The Americans are more open, because they have remained more childlike – they think they know everything on a material level, but they also know that there are things they don't know. While the others... they are “beyond childish religious beliefs,” of course!
It's not even true, for as soon as a little something stirs within (gesture at the heart center), they plunge back into their Catholicism.
Anyway...
*
* *
(There follows a discussion between Mother and Satprem to decide whether Mother's comment on the last aphorism, on renunciation, should be published in the “Bulletin” in full or only in excerpts. At first Mother finds it too “personal.” This raises the problem of the publication of Mother's words.)
...It should have been said objectively, not as “my experience.” But if I start saying “my experience,” I have to go right to the end of my experience, I can't stop halfway.
But that's just the point: it's really striking only when it's YOUR experience.
Yes, but then I would have to tell everything.
It's exactly as your friend wrote in that letter: if you present an “objective” theory, then it's fine – people can take it or leave it, it doesn't matter; but when you introduce that personal element...

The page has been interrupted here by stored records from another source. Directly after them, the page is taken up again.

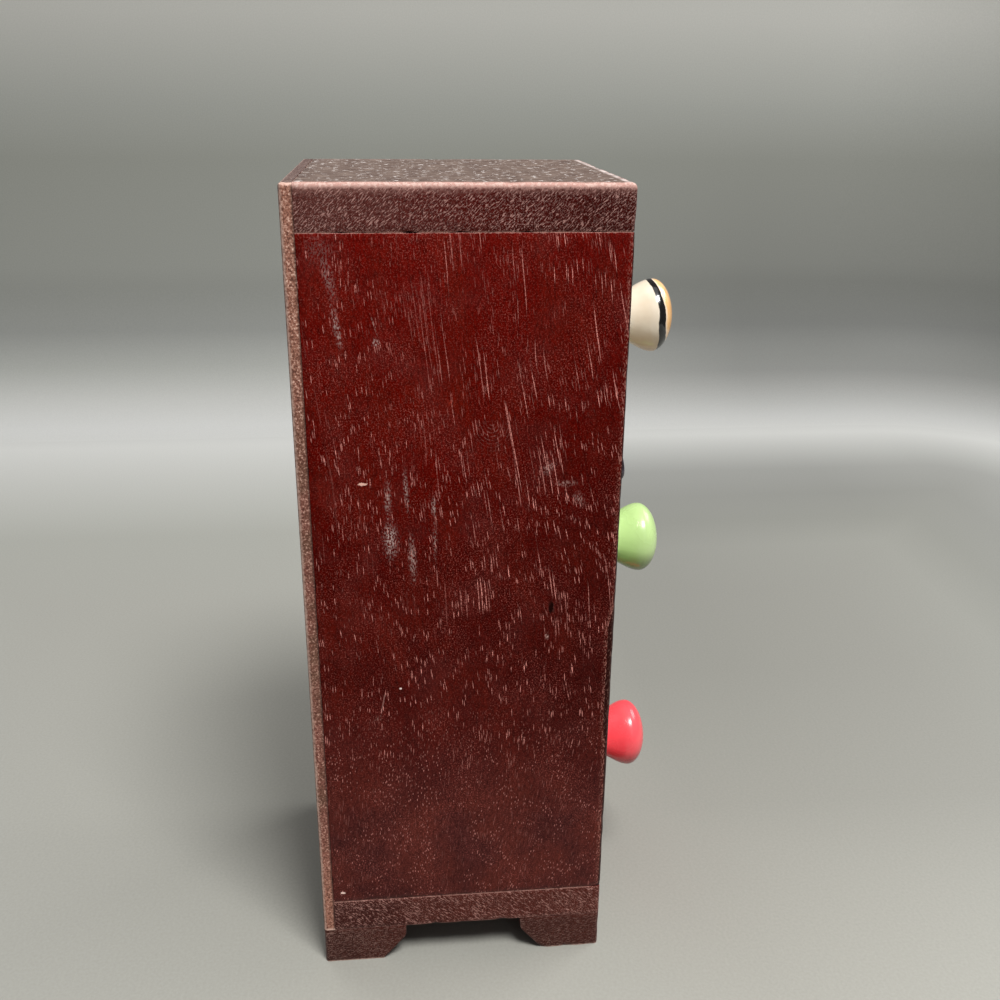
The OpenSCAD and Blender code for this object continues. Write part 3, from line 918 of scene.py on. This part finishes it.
# Drop of varnish in mm: its half sizes, how far its middle lies in from the corner of the left side,
# and at what height
DROP = (1.0, 1.5, 4.2)
DROP_IN = (1.6, 0.4)
DROP_Z = 195.5


def varnish_run(finishes):
    """A drop that ran down the front edge of the left side and dried there."""
    corner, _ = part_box("left_side")
    bm = bmesh.new()
    bmesh.ops.create_icosphere(bm, subdivisions=4, radius=1)
    for vert in bm.verts:
        # Thin above and full below, like a tear
        vert.co.xy *= 0.75 - 0.35 * vert.co.z
    size = Matrix.Diagonal([half * MM for half in DROP] + [1])
    middle = (corner.x + DROP_IN[0] * MM, corner.y + DROP_IN[1] * MM, DROP_Z * MM)
    bmesh.ops.transform(bm, matrix=Matrix.Translation(middle) @ size, verts=bm.verts)
    piece("varnish_run", bm, "chest", finishes, [])


# Knobs in mm: radii of base, waist and head, how far the waist and the head lie from the drawer, and
# radius and depth of the hole for the stud
BASE_R = 10.3
WAIST_R = 8.9
WAIST_L = 8.4
HEAD_R = 13.0
HEAD_L = 19.0
STUD_R = 2.0
STUD_IN = 13.0
# How far a knob is out of round, as a share, and how much smaller the top one was thrown
UNEVEN = 0.008
SHRUNK = {"top_knob": 0.02}


def curve(points, steps):
    """Points on a cubic curve, without its end."""
    a, b, c, d = (Vector(point) for point in points)
    for step in range(steps):
        t = step / steps
        yield (1 - t) ** 3 * a + 3 * (1 - t) ** 2 * t * b + 3 * (1 - t) * t * t * c + t ** 3 * d


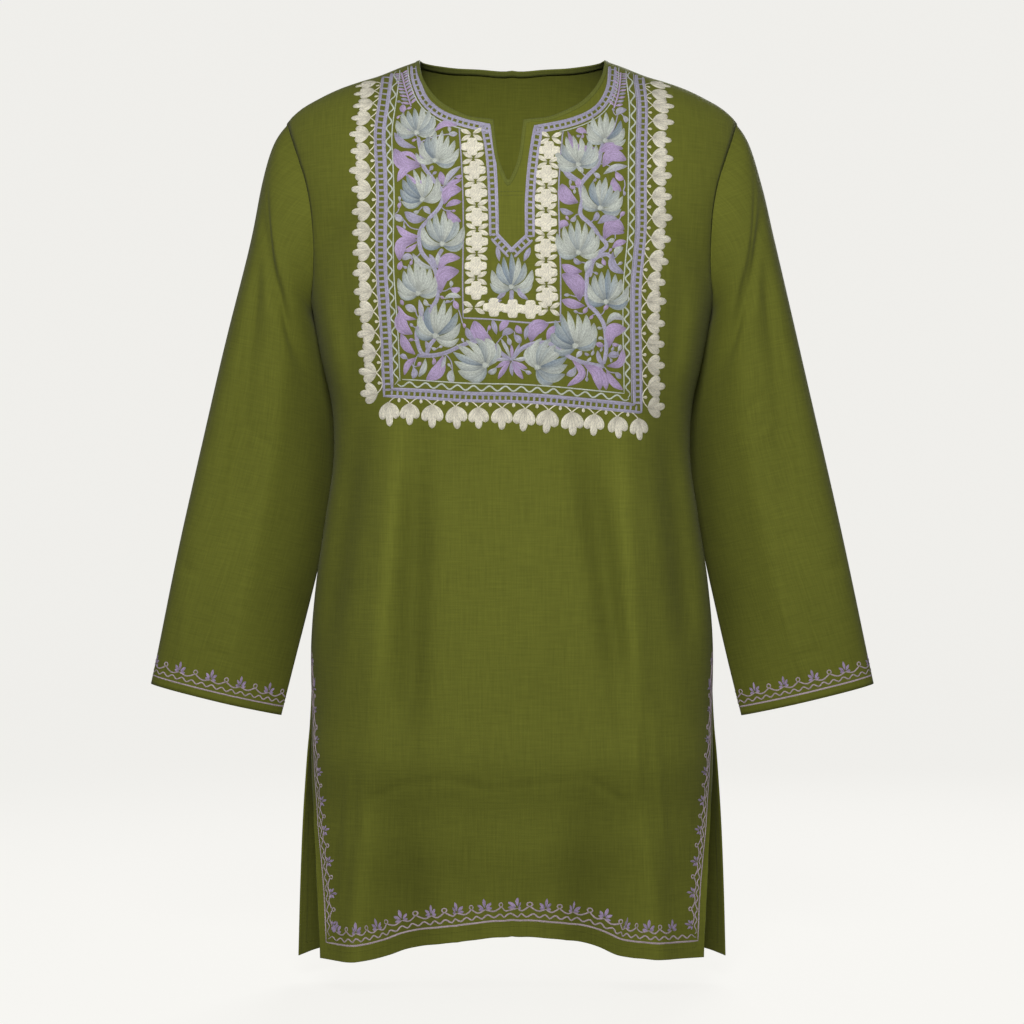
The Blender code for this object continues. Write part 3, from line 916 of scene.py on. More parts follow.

Not that I am afraid people may not appreciate (I am perfectly indifferent to that), it's that I fear it may harm some.
Harm, how?
When you read something you are not ready for, it does you no good.
If I at least had put it in a didactic way...
Yes, but in a didactic way it won't have that richness, that force.
Of course, but that's what people consider “intellectual.”
Well, I think we should just ignore them.
Either I should give lessons, or else... But I must say that nowadays I don't enjoy it. I find it so childish to say, “Things happen in this way” – I know perfectly well they don't happen “in this way”! They happen in this way and they happen in another way, and everything is possible. You can't keep telling people, “Everything is possible, you know.” To keep repeating, “Everything is possible, you know,” is absurd.
So either I should keep quiet, or else...
Let me give you another example: when I answer people's letters, I never write about myself, I write about them, yet it's very personal: it's FOR THEM. And in fact, I am coming to see (in not a very pleasant way) that out of a personal answer they want to make a general teaching – it's absurd! Absurd. I say something to this man or that woman, and I'll say the opposite to someone else! But they publish it.... So we should stop publishing anything.
Either stop publishing anything or else, well, too bad....
If we must always take this and that into account, there's nothing we can do or say any more.
I could very well stop publishing anything and declare, “Now, I won't speak any more, it's finished.” But then we would have to stop the Bulletin.
I think you should present your experience, and that's all. Because otherwise, if we cut these texts to leave only the “objective” things, it becomes dry.
Yes, dry and hollow.
And incomplete, terribly incomplete. Then people will understand very dogmatically – that's bad.
I think it's better to put everything in.
To tell the truth (laughing), I don't care! Even if they get the impression that I have “a screw loose”....
Those who get wrong impressions will get them anyhow.
And, truly, sincerely, it's absolutely all the same to me. It's the same when people write to me, “How wonderful”: I smile and I think, “What can they understand?!” I receive letters... priceless letters! Positively exuberant, full of bombastic words, and then there are others who tell me very frankly that they are full of doubt, that I quite simply use “tricks” to run the whole “business” (!) like any ordinary human intelligence, and that they can't feel anything divine at all behind all that – both make the same impression on me, the one and the other! (Mother laughs) To me it's all the same thing. It's their opinions – they have the right to have any opinions they like. To tell the truth, all that we could reply to them is, “Have the opinions that make you progress,” whether in this way or that, it doesn't matter in the least!
That's not the point.... Maybe it's the fear (there is a fear somewhere, I don't know), the fear of opening the intimacy a little too much, a fear from the standpoint of the vibrations.
But (laughing) I don't think there's much danger!
I saw that, in fact: I showed A. some passages from the Agenda that I had selected; obviously A. likes me, also he makes an effort to understand spiritually – well, I clearly saw while he was reading that he doesn't understand. There was a whole part that was absolutely beyond his understanding, he didn't understand, and what little he could catch was just a husk.
So, to tell the truth, it doesn't matter.
Of course, there's the rule that it's not good to speak of yourself – that goes without saying. But what can I talk about now, if not about my experience? Because nothing exists any more – all the so-called “objective” knowledge is to me a useless mental activity.
So let's just leave it at that.
Otherwise, truncated publications... I find that very bad; better nothing at all, because they are, as it were, drained.
Yes, drained of all power.
Let's just leave it as it is.
1 See conversation of May 25.
2 The author of this letter is a Westerner turned Sufi.
3 Sri Aurobindo or the Transformation of the World.